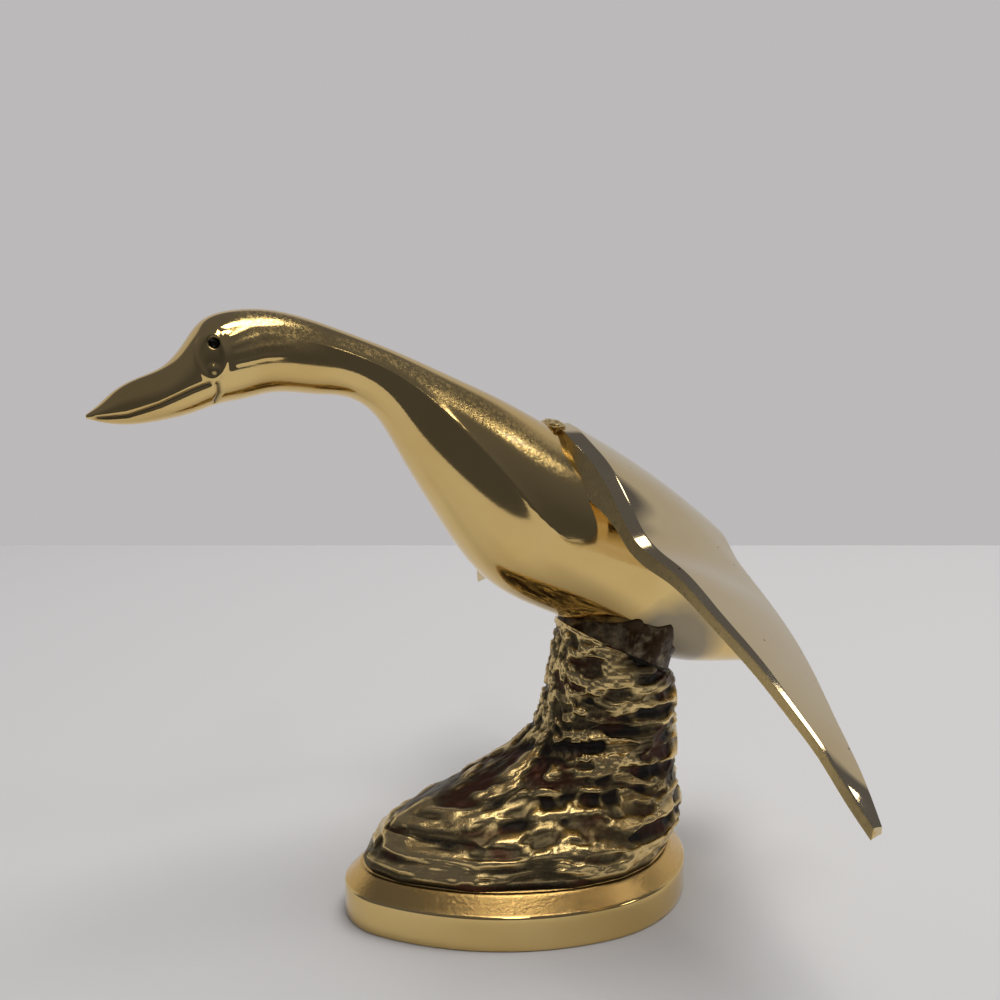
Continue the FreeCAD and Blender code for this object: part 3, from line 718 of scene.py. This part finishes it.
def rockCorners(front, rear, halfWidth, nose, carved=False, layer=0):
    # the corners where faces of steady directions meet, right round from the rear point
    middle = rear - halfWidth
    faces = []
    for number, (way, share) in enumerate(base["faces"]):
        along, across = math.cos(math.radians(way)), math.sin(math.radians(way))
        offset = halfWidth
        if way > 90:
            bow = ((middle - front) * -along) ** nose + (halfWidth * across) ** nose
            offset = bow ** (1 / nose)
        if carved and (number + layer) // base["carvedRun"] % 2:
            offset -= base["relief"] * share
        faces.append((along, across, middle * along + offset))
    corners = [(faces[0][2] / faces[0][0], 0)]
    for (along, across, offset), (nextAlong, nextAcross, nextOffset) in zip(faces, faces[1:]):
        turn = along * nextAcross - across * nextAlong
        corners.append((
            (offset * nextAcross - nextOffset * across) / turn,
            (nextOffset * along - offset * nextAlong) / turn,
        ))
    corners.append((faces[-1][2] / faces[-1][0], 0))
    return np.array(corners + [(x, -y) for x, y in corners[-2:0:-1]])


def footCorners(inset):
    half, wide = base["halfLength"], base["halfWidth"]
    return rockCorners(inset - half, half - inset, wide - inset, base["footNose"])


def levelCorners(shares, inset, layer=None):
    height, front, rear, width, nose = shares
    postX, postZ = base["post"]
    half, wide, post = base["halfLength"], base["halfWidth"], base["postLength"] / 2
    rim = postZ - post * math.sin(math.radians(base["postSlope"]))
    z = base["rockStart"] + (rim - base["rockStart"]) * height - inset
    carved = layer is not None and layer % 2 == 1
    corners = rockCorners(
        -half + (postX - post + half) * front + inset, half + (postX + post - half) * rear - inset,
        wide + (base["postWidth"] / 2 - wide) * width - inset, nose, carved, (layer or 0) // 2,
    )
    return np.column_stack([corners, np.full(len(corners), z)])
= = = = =
## [TASK DETAILS]
Take the material above and return all of it exactly.

## [FULL SOLUTION]
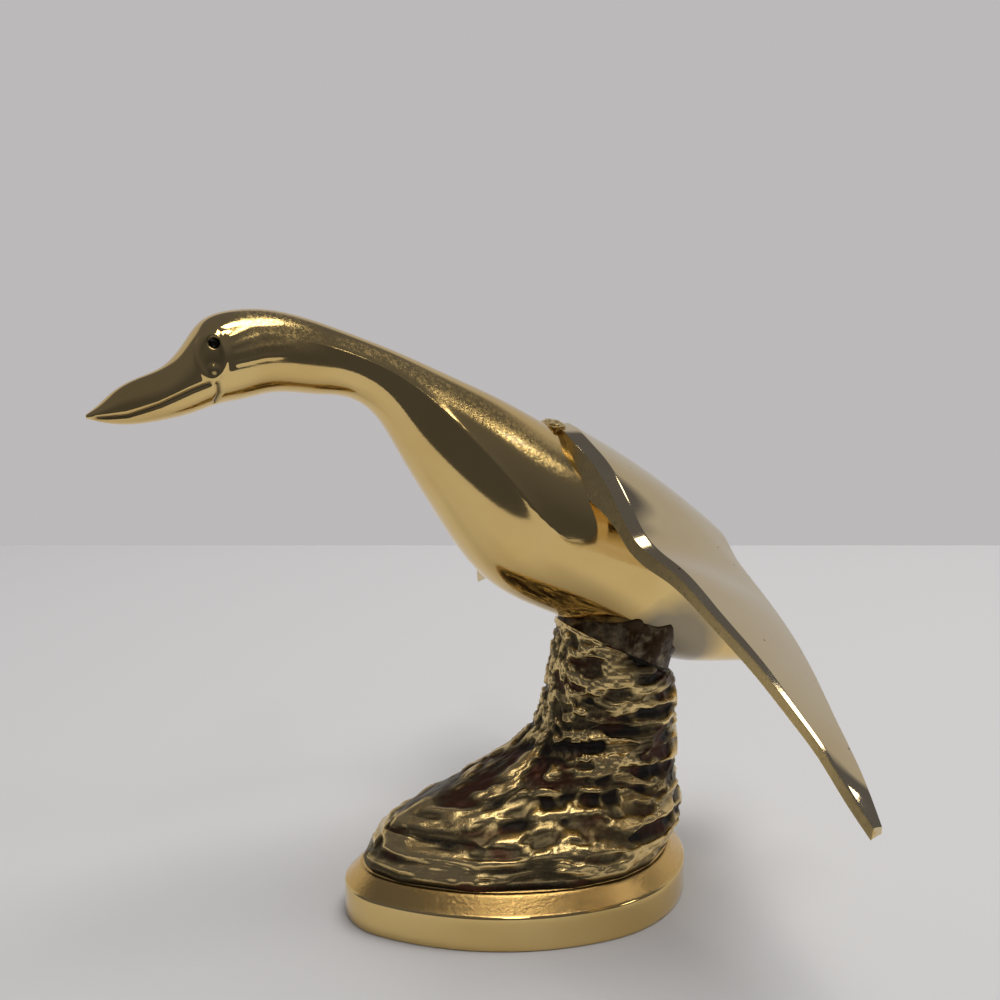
Continue the FreeCAD and Blender code for this object: part 3, from line 718 of scene.py. This part finishes it.
def rockCorners(front, rear, halfWidth, nose, carved=False, layer=0):
    # the corners where faces of steady directions meet, right round from the rear point
    middle = rear - halfWidth
    faces = []
    for number, (way, share) in enumerate(base["faces"]):
        along, across = math.cos(math.radians(way)), math.sin(math.radians(way))
        offset = halfWidth
        if way > 90:
            bow = ((middle - front) * -along) ** nose + (halfWidth * across) ** nose
            offset = bow ** (1 / nose)
        if carved and (number + layer) // base["carvedRun"] % 2:
            offset -= base["relief"] * share
        faces.append((along, across, middle * along + offset))
    corners = [(faces[0][2] / faces[0][0], 0)]
    for (along, across, offset), (nextAlong, nextAcross, nextOffset) in zip(faces, faces[1:]):
        turn = along * nextAcross - across * nextAlong
        corners.append((
            (offset * nextAcross - nextOffset * across) / turn,
            (nextOffset * along - offset * nextAlong) / turn,
        ))
    corners.append((faces[-1][2] / faces[-1][0], 0))
    return np.array(corners + [(x, -y) for x, y in corners[-2:0:-1]])


def footCorners(inset):
    half, wide = base["halfLength"], base["halfWidth"]
    return rockCorners(inset - half, half - inset, wide - inset, base["footNose"])


def levelCorners(shares, inset, layer=None):
    height, front, rear, width, nose = shares
    postX, postZ = base["post"]
    half, wide, post = base["halfLength"], base["halfWidth"], base["postLength"] / 2
    rim = postZ - post * math.sin(math.radians(base["postSlope"]))
    z = base["rockStart"] + (rim - base["rockStart"]) * height - inset
    carved = layer is not None and layer % 2 == 1
    corners = rockCorners(
        -half + (postX - post + half) * front + inset, half + (postX + post - half) * rear - inset,
        wide + (base["postWidth"] / 2 - wide) * width - inset, nose, carved, (layer or 0) // 2,
    )
    return np.column_stack([corners, np.full(len(corners), z)])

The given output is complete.